To be sure, there are challenges to incorporating tax expenditures into spending proposals. First, there is a conceptual hurdle to overcome. Policymakers and the public are used to thinking of spending programs delivered through the tax code as "tax cuts" instead of as the subsidies they are.

And there are procedural challenges, because most tax expenditures are largely ignored during the budget process. Putting them on the chopping block will require Washington to fundamentally change business as usual—a theme that should resonate with President Obama. Indeed, the administration has already taken one important step in this direction: It has instructed agencies to submit with next year’s budget proposals an analysis of overlapping tax and spending policies. Whether the administration’s FY 2012 budget request to Congress will reflect this information remains to be seen.

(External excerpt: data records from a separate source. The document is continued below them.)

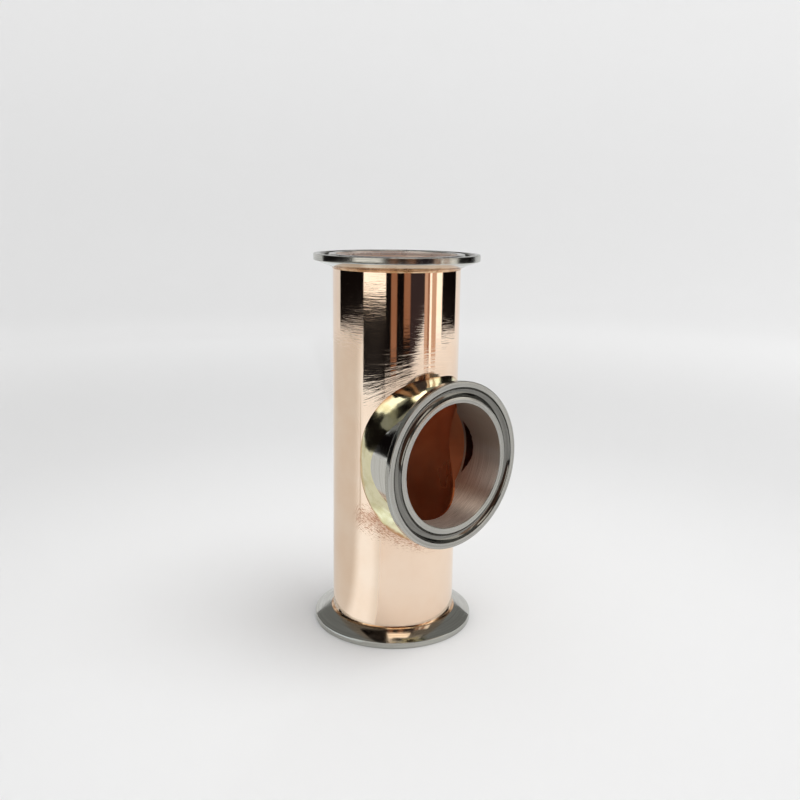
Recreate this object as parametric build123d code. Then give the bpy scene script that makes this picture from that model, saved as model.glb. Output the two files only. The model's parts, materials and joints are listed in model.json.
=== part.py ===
from build123d import *
import math
import os

# Clamp face of each port, in millimetres, from the bore outwards
bore_diameter = 47.7
inner_land_width = 2.25
groove_width = 3.7
groove_depth = 1.5
outer_land_width = 2.2
bore_edge_radius = 0.25

# Rim and back cone of each port
rim_thickness = 2.4
rim_edge_radius = 0.3
back_cone_angle = 20.0

# Run tube
tube_wall = 0.8
overall_height = 148.5

# Sockets that take the ends of the run tube
socket_depth = 2.9
socket_clearance = 0.05
hub_wall = 0.7
ring_braze_height = 0.9
ring_braze_waist = 0.65

# Side branch
branch_height = 72.0
neck_wall = 1.55
neck_root_radius = 0.8
crotch_gap = 6.15

# Lip drawn out of the tube around the side hole
lip_wall = 0.95
lip_draw_in = 2.8
lip_overlap = 1.6

# Braze fillet around the branch
fillet_stop = 0.2
fillet_climb = 6.6
fillet_side_setback = 1.25
fillet_squareness = 2.7
fillet_lean = 1.1
fillet_side_share = 0.55
fillet_crotch_share = 0.25
fillet_bite = 1.0
fillet_bury = 4.0
fillet_core_share = 0.8
fillet_sections = 24

# Two points closer than this are the same corner of an outline
same_point = 1e-6

# Radii and heights that follow from the sizes above
bore_radius = bore_diameter / 2
groove_inner_radius = bore_radius + inner_land_width
groove_middle_radius = groove_inner_radius + groove_width / 2
flange_radius = groove_inner_radius + groove_width + outer_land_width
cone_slope = math.tan(math.radians(back_cone_angle))
tube_radius = bore_radius + tube_wall
socket_radius = tube_radius + socket_clearance
hub_radius = socket_radius + hub_wall
hub_height = rim_thickness + (flange_radius - hub_radius) * cone_slope
socket_floor = hub_height - socket_depth
neck_radius = bore_radius + neck_wall
neck_root_height = rim_thickness + (flange_radius - neck_radius) * cone_slope
branch_reach = tube_radius + crotch_gap + neck_root_height
seam_radius = tube_radius + crotch_gap - fillet_stop
lip_end = math.sqrt(seam_radius**2 - neck_radius**2) - lip_overlap

# Where each port's face lies, with the plane's normal pointing into the fitting
bottom_port = Plane(origin=(0, 0, 0), x_dir=(1, 0, 0), z_dir=(0, 0, 1))
top_port = Plane(origin=(0, 0, overall_height), x_dir=(1, 0, 0), z_dir=(0, 0, -1))
branch_port = Plane(origin=(branch_reach, 0, branch_height), x_dir=(0, 0, 1), z_dir=(-1, 0, 0))
branch_root = Plane(origin=(0, 0, branch_height), x_dir=(0, 0, 1), z_dir=(1, 0, 0))


def corners_at(section, *points):
    """Corners of a flat section that lie at the given (radius, height) points."""
    return [v for v in section.vertices() if any(math.dist((v.X, v.Y), p) < same_point for p in points)]


def port_section(outline):
    """Half section of a port from an outline of (radius, height) points, with its edges and groove."""
    section = make_face(Polyline(*outline, close=True))
    section = fillet(corners_at(section, (flange_radius, 0), (flange_radius, rim_thickness)), rim_edge_radius)
    section = fillet(corners_at(section, (bore_radius, 0)), bore_edge_radius)
    arc_radius = (groove_width**2 / 4 + groove_depth**2) / (2 * groove_depth)
    return section - Pos(groove_middle_radius, groove_depth - arc_radius) * Circle(arc_radius)


def spin(section):
    """Turn a flat section about the Z axis into a solid."""
    return revolve(Plane.XZ * section, Axis.Z)


def standing_cylinder(radius, length, start=0):
    """Cylinder that stands on the height given by start."""
    return Pos(0, 0, start) * Cylinder(radius, length, align=(Align.CENTER, Align.CENTER, Align.MIN))


def end_ferrule(port):
    """Ferrule for one end of the run: clamp face, rim, back cone and a socket for the tube."""
    outline = [
        (bore_radius, 0),
        (flange_radius, 0),
        (flange_radius, rim_thickness),
        (hub_radius, hub_height),
        (socket_radius, hub_height),
        (socket_radius, socket_floor),
        (bore_radius, socket_floor),
    ]
    return port * spin(port_section(outline))


def end_braze(port):
    """Thin ring of filler in the corner between the hub and the run tube."""
    foot = hub_radius - tube_radius
    corner = make_face(
        Polyline(
            (tube_radius, hub_height),
            (hub_radius, hub_height),
            (hub_radius - foot * ring_braze_waist, hub_height + ring_braze_height * (1 - ring_braze_waist)),
            (tube_radius, hub_height + ring_braze_height),
            close=True,
        )
    )
    return port * spin(corner)


def lip_body(wall):
    """Body of the drawn lip: narrower across the tube at its root, round where it meets the neck."""
    root_oval = Ellipse(bore_radius + wall, bore_radius + wall - lip_draw_in)
    round_end = Pos(0, 0, lip_end) * Circle(bore_radius + wall)
    return branch_root * loft([root_oval, round_end], ruled=True)


def run_tube():
    """Copper tube with its side hole and the lip drawn out around it."""
    tube_length = overall_height - 2 * socket_floor
    outside = standing_cylinder(tube_radius, tube_length, socket_floor) + lip_body(lip_wall)
    side_hole = lip_body(0) + branch_root * standing_cylinder(bore_radius, branch_reach - lip_end, lip_end)
    return outside - standing_cylinder(bore_radius, overall_height) - side_hole


def branch_blank():
    """Branch ferrule before its saddle is cut, with a straight neck that reaches the lip."""
    neck_end = branch_reach - lip_end
    outline = [
        (bore_radius, 0),
        (flange_radius, 0),
        (flange_radius, rim_thickness),
        (neck_radius, neck_root_height),
        (neck_radius, neck_end),
        (bore_radius, neck_end),
    ]
    section = port_section(outline)
    root = corners_at(section, (neck_radius, neck_root_height))
    return branch_port * spin(fillet(root, neck_root_radius))


def branch_ferrule():
    """Branch ferrule with its neck cut to sit on the tube."""
    return branch_blank() - standing_cylinder(tube_radius, overall_height)


def fillet_section(angle):
    """Closed outline of the braze in the half plane at this angle around the branch axis."""
    across = math.cos(angle)
    along = math.sin(angle)
    toe_across = tube_radius - fillet_side_setback
    toe_along = neck_radius + fillet_climb
    power = fillet_squareness
    toe_radius = (abs(across / toe_across) ** power + abs(along / toe_along) ** power) ** (-1 / power)
    toe = Vector(math.sqrt(tube_radius**2 - (toe_radius * across) ** 2), toe_radius)
    seam = Vector(math.sqrt(seam_radius**2 - (neck_radius * across) ** 2), neck_radius)
    share = fillet_side_share - (fillet_side_share - fillet_crotch_share) * along**2
    bend = Vector(toe.X + share * (seam.X - toe.X), neck_radius + fillet_lean)
    start = toe - (bend - toe).normalized() * fillet_bite
    end = seam + (seam - bend).normalized() * fillet_bite
    core_radius = bore_radius * fillet_core_share
    outline = [end, Vector(end.X, core_radius), Vector(start.X - fillet_bury, core_radius), start]

    def place(point):
        return Vector(point.X, point.Y * across, branch_height + point.Y * along)

    surface = Edge.make_bezier(place(start), place(bend), place(end))
    inside = [Edge.make_line(place(a), place(b)) for a, b in zip(outline, outline[1:])]
    return Wire([surface, *inside])


def branch_braze():
    """Braze fillet around the branch, freed of the tube, the lip and the ferrule that it joins."""
    turn = 2 * math.pi / fillet_sections
    sections = [fillet_section(turn * i) for i in range(fillet_sections)]
    swept = Solid.make_loft([*sections, sections[0]])
    core = branch_root * standing_cylinder(bore_radius + neck_wall / 2, branch_reach)
    return swept - standing_cylinder(tube_radius, overall_height) - lip_body(lip_wall) - branch_blank() - core


nodes = {
    "run_tube": run_tube(),
    "bottom_ferrule": end_ferrule(bottom_port),
    "top_ferrule": end_ferrule(top_port),
    "branch_ferrule": branch_ferrule(),
    "branch_braze": branch_braze(),
    "bottom_braze": end_braze(bottom_port),
    "top_braze": end_braze(top_port),
}
os.makedirs("parts", exist_ok=True)
for name, shape in nodes.items():
    export_step(shape, f"parts/{name}.step")
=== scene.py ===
import json
import math

import bpy
from mathutils import Matrix, Vector


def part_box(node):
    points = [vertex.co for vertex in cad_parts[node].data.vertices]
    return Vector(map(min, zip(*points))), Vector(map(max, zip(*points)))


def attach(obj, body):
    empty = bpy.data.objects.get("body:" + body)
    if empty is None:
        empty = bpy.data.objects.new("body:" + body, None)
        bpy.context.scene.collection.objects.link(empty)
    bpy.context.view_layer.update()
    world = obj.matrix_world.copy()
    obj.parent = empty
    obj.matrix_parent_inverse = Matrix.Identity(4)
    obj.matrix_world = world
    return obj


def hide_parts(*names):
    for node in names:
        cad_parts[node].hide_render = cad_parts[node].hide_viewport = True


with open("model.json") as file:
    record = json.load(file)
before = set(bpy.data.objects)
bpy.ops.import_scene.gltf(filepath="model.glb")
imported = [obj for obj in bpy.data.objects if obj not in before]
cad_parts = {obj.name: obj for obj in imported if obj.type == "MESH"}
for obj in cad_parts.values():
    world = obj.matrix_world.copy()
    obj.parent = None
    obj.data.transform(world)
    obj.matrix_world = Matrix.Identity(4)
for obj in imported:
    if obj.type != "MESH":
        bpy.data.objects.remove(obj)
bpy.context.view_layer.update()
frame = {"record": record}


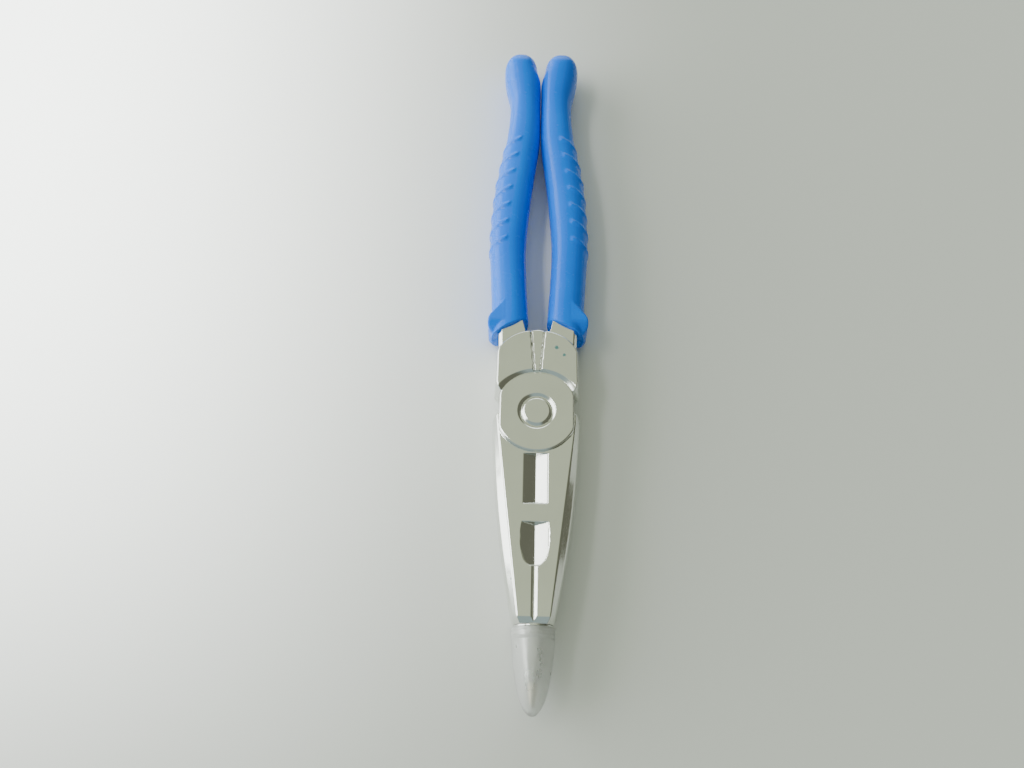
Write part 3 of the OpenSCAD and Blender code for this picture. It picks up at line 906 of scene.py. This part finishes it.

The Obama administration is championing initiatives intended to get government to spend money wisely. These proposals, Obama has said, stem from the belief that "allowing taxpayer dollars to be wasted is both an irresponsible use of taxpayer funds and an irresponsible abuse of the public trust." To be most effective, the administration must include tax expenditure spending in all spending initiatives designed to root out waste.

Some in Congress have already signaled they are receptive to this notion. Sens. Russ Feingold (D-WI) and John Kerry (D-MA) and Rep. Paul Ryan (R-WI) are among those who have introduced bills that would give the president the authority to also rescind targeted tax benefits and tariff expenditures in addition to discretionary spending items.

Thursday’s hearing provides another opportunity for Congress to raise important questions, and to signal to the White House that it has a true partner on the Hill when the administration gets serious about the problem of tax expenditures.

Sima Gandhi is a Senior Policy Analyst at the Center for American Progress.